What you should do:
Every entry here needs to be repeated exactly.

━━━━━━━━━━

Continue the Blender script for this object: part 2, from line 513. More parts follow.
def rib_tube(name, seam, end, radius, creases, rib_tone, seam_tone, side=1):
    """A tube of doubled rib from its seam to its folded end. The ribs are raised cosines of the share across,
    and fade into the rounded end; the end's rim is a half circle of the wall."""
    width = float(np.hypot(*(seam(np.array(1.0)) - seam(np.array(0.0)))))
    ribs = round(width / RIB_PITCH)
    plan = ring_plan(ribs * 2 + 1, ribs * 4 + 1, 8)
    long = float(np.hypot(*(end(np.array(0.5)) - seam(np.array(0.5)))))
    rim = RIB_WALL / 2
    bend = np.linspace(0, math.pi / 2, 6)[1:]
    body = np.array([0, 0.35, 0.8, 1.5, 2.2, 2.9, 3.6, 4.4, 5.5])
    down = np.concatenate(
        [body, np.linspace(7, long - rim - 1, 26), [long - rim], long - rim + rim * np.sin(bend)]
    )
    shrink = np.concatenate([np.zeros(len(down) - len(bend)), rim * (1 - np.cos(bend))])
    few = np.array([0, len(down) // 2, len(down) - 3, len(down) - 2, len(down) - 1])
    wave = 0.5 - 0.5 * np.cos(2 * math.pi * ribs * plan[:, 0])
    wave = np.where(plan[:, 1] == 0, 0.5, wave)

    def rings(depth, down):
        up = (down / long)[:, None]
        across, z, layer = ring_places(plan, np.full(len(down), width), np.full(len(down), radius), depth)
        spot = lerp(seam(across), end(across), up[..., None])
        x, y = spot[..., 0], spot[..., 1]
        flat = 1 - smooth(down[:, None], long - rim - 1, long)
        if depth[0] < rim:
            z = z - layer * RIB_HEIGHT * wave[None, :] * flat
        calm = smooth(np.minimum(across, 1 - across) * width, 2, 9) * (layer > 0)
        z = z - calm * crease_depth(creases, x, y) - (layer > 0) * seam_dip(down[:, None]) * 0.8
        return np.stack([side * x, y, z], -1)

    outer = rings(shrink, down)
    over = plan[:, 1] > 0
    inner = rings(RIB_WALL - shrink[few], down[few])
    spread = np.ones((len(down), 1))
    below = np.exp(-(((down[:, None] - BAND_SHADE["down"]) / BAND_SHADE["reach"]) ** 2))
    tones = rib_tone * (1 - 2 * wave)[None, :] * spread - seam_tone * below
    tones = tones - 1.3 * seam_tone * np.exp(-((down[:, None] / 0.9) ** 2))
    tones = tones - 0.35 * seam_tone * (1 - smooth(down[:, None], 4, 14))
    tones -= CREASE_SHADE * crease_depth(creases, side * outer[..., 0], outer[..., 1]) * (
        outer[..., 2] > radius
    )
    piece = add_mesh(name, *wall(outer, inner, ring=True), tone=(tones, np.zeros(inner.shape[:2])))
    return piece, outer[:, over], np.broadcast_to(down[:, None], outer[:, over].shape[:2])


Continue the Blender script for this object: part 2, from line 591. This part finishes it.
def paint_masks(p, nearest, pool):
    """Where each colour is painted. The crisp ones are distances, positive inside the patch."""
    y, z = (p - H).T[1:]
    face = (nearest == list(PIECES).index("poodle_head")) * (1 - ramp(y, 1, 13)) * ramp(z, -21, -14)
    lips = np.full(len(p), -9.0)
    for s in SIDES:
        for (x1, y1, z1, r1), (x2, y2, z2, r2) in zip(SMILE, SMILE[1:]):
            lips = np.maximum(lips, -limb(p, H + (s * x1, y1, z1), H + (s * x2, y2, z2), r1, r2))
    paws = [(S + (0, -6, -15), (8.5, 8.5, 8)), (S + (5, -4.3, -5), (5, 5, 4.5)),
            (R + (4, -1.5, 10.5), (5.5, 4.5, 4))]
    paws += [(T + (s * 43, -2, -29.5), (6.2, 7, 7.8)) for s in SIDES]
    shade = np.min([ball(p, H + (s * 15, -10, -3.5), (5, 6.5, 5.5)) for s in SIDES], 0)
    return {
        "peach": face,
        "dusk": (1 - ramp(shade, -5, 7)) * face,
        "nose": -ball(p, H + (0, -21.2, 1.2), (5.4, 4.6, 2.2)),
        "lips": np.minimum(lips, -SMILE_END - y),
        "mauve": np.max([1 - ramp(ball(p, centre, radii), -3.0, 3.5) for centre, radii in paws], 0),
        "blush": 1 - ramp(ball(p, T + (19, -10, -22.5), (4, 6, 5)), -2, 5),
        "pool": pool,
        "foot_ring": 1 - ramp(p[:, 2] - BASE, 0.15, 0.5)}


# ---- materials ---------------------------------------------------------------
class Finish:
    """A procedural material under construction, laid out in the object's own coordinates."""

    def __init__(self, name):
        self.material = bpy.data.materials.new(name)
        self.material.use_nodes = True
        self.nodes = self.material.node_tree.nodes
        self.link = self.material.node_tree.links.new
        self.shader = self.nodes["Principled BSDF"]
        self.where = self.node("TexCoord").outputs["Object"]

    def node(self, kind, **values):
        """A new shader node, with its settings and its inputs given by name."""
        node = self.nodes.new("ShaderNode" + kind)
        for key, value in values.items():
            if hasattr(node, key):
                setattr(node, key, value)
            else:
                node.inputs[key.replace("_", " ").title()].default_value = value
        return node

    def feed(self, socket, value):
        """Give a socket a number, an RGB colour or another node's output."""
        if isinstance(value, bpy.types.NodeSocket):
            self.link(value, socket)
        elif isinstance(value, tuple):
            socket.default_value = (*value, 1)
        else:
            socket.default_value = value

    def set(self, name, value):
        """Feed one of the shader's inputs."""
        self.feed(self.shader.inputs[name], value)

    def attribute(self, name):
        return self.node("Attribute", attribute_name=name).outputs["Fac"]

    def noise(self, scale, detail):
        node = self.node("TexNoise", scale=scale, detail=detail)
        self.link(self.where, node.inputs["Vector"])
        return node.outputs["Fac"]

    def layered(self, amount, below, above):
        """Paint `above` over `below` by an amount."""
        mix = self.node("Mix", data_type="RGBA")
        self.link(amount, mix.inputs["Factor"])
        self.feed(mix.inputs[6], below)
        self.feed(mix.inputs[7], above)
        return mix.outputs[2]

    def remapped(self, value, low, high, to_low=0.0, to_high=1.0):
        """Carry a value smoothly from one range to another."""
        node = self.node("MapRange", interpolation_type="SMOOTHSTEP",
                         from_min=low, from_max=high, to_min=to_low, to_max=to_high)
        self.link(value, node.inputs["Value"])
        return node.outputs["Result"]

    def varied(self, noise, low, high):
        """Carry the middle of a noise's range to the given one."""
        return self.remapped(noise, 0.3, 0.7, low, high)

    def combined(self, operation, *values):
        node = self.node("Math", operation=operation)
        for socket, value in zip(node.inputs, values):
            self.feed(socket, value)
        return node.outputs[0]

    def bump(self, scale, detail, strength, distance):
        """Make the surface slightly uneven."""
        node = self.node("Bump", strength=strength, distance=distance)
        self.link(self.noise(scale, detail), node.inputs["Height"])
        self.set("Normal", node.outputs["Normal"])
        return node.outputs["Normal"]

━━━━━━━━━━

Problem solution:
Continue the Blender script for this object: part 2, from line 513. More parts follow.
def rib_tube(name, seam, end, radius, creases, rib_tone, seam_tone, side=1):
    """A tube of doubled rib from its seam to its folded end. The ribs are raised cosines of the share across,
    and fade into the rounded end; the end's rim is a half circle of the wall."""
    width = float(np.hypot(*(seam(np.array(1.0)) - seam(np.array(0.0)))))
    ribs = round(width / RIB_PITCH)
    plan = ring_plan(ribs * 2 + 1, ribs * 4 + 1, 8)
    long = float(np.hypot(*(end(np.array(0.5)) - seam(np.array(0.5)))))
    rim = RIB_WALL / 2
    bend = np.linspace(0, math.pi / 2, 6)[1:]
    body = np.array([0, 0.35, 0.8, 1.5, 2.2, 2.9, 3.6, 4.4, 5.5])
    down = np.concatenate(
        [body, np.linspace(7, long - rim - 1, 26), [long - rim], long - rim + rim * np.sin(bend)]
    )
    shrink = np.concatenate([np.zeros(len(down) - len(bend)), rim * (1 - np.cos(bend))])
    few = np.array([0, len(down) // 2, len(down) - 3, len(down) - 2, len(down) - 1])
    wave = 0.5 - 0.5 * np.cos(2 * math.pi * ribs * plan[:, 0])
    wave = np.where(plan[:, 1] == 0, 0.5, wave)

    def rings(depth, down):
        up = (down / long)[:, None]
        across, z, layer = ring_places(plan, np.full(len(down), width), np.full(len(down), radius), depth)
        spot = lerp(seam(across), end(across), up[..., None])
        x, y = spot[..., 0], spot[..., 1]
        flat = 1 - smooth(down[:, None], long - rim - 1, long)
        if depth[0] < rim:
            z = z - layer * RIB_HEIGHT * wave[None, :] * flat
        calm = smooth(np.minimum(across, 1 - across) * width, 2, 9) * (layer > 0)
        z = z - calm * crease_depth(creases, x, y) - (layer > 0) * seam_dip(down[:, None]) * 0.8
        return np.stack([side * x, y, z], -1)

    outer = rings(shrink, down)
    over = plan[:, 1] > 0
    inner = rings(RIB_WALL - shrink[few], down[few])
    spread = np.ones((len(down), 1))
    below = np.exp(-(((down[:, None] - BAND_SHADE["down"]) / BAND_SHADE["reach"]) ** 2))
    tones = rib_tone * (1 - 2 * wave)[None, :] * spread - seam_tone * below
    tones = tones - 1.3 * seam_tone * np.exp(-((down[:, None] / 0.9) ** 2))
    tones = tones - 0.35 * seam_tone * (1 - smooth(down[:, None], 4, 14))
    tones -= CREASE_SHADE * crease_depth(creases, side * outer[..., 0], outer[..., 1]) * (
        outer[..., 2] > radius
    )
    piece = add_mesh(name, *wall(outer, inner, ring=True), tone=(tones, np.zeros(inner.shape[:2])))
    return piece, outer[:, over], np.broadcast_to(down[:, None], outer[:, over].shape[:2])


Continue the Blender script for this object: part 2, from line 591. This part finishes it.
def paint_masks(p, nearest, pool):
    """Where each colour is painted. The crisp ones are distances, positive inside the patch."""
    y, z = (p - H).T[1:]
    face = (nearest == list(PIECES).index("poodle_head")) * (1 - ramp(y, 1, 13)) * ramp(z, -21, -14)
    lips = np.full(len(p), -9.0)
    for s in SIDES:
        for (x1, y1, z1, r1), (x2, y2, z2, r2) in zip(SMILE, SMILE[1:]):
            lips = np.maximum(lips, -limb(p, H + (s * x1, y1, z1), H + (s * x2, y2, z2), r1, r2))
    paws = [(S + (0, -6, -15), (8.5, 8.5, 8)), (S + (5, -4.3, -5), (5, 5, 4.5)),
            (R + (4, -1.5, 10.5), (5.5, 4.5, 4))]
    paws += [(T + (s * 43, -2, -29.5), (6.2, 7, 7.8)) for s in SIDES]
    shade = np.min([ball(p, H + (s * 15, -10, -3.5), (5, 6.5, 5.5)) for s in SIDES], 0)
    return {
        "peach": face,
        "dusk": (1 - ramp(shade, -5, 7)) * face,
        "nose": -ball(p, H + (0, -21.2, 1.2), (5.4, 4.6, 2.2)),
        "lips": np.minimum(lips, -SMILE_END - y),
        "mauve": np.max([1 - ramp(ball(p, centre, radii), -3.0, 3.5) for centre, radii in paws], 0),
        "blush": 1 - ramp(ball(p, T + (19, -10, -22.5), (4, 6, 5)), -2, 5),
        "pool": pool,
        "foot_ring": 1 - ramp(p[:, 2] - BASE, 0.15, 0.5)}


# ---- materials ---------------------------------------------------------------
class Finish:
    """A procedural material under construction, laid out in the object's own coordinates."""

    def __init__(self, name):
        self.material = bpy.data.materials.new(name)
        self.material.use_nodes = True
        self.nodes = self.material.node_tree.nodes
        self.link = self.material.node_tree.links.new
        self.shader = self.nodes["Principled BSDF"]
        self.where = self.node("TexCoord").outputs["Object"]

    def node(self, kind, **values):
        """A new shader node, with its settings and its inputs given by name."""
        node = self.nodes.new("ShaderNode" + kind)
        for key, value in values.items():
            if hasattr(node, key):
                setattr(node, key, value)
            else:
                node.inputs[key.replace("_", " ").title()].default_value = value
        return node

    def feed(self, socket, value):
        """Give a socket a number, an RGB colour or another node's output."""
        if isinstance(value, bpy.types.NodeSocket):
            self.link(value, socket)
        elif isinstance(value, tuple):
            socket.default_value = (*value, 1)
        else:
            socket.default_value = value

    def set(self, name, value):
        """Feed one of the shader's inputs."""
        self.feed(self.shader.inputs[name], value)

    def attribute(self, name):
        return self.node("Attribute", attribute_name=name).outputs["Fac"]

    def noise(self, scale, detail):
        node = self.node("TexNoise", scale=scale, detail=detail)
        self.link(self.where, node.inputs["Vector"])
        return node.outputs["Fac"]

    def layered(self, amount, below, above):
        """Paint `above` over `below` by an amount."""
        mix = self.node("Mix", data_type="RGBA")
        self.link(amount, mix.inputs["Factor"])
        self.feed(mix.inputs[6], below)
        self.feed(mix.inputs[7], above)
        return mix.outputs[2]

    def remapped(self, value, low, high, to_low=0.0, to_high=1.0):
        """Carry a value smoothly from one range to another."""
        node = self.node("MapRange", interpolation_type="SMOOTHSTEP",
                         from_min=low, from_max=high, to_min=to_low, to_max=to_high)
        self.link(value, node.inputs["Value"])
        return node.outputs["Result"]

    def varied(self, noise, low, high):
        """Carry the middle of a noise's range to the given one."""
        return self.remapped(noise, 0.3, 0.7, low, high)

    def combined(self, operation, *values):
        node = self.node("Math", operation=operation)
        for socket, value in zip(node.inputs, values):
            self.feed(socket, value)
        return node.outputs[0]

    def bump(self, scale, detail, strength, distance):
        """Make the surface slightly uneven."""
        node = self.node("Bump", strength=strength, distance=distance)
        self.link(self.noise(scale, detail), node.inputs["Height"])
        self.set("Normal", node.outputs["Normal"])
        return node.outputs["Normal"]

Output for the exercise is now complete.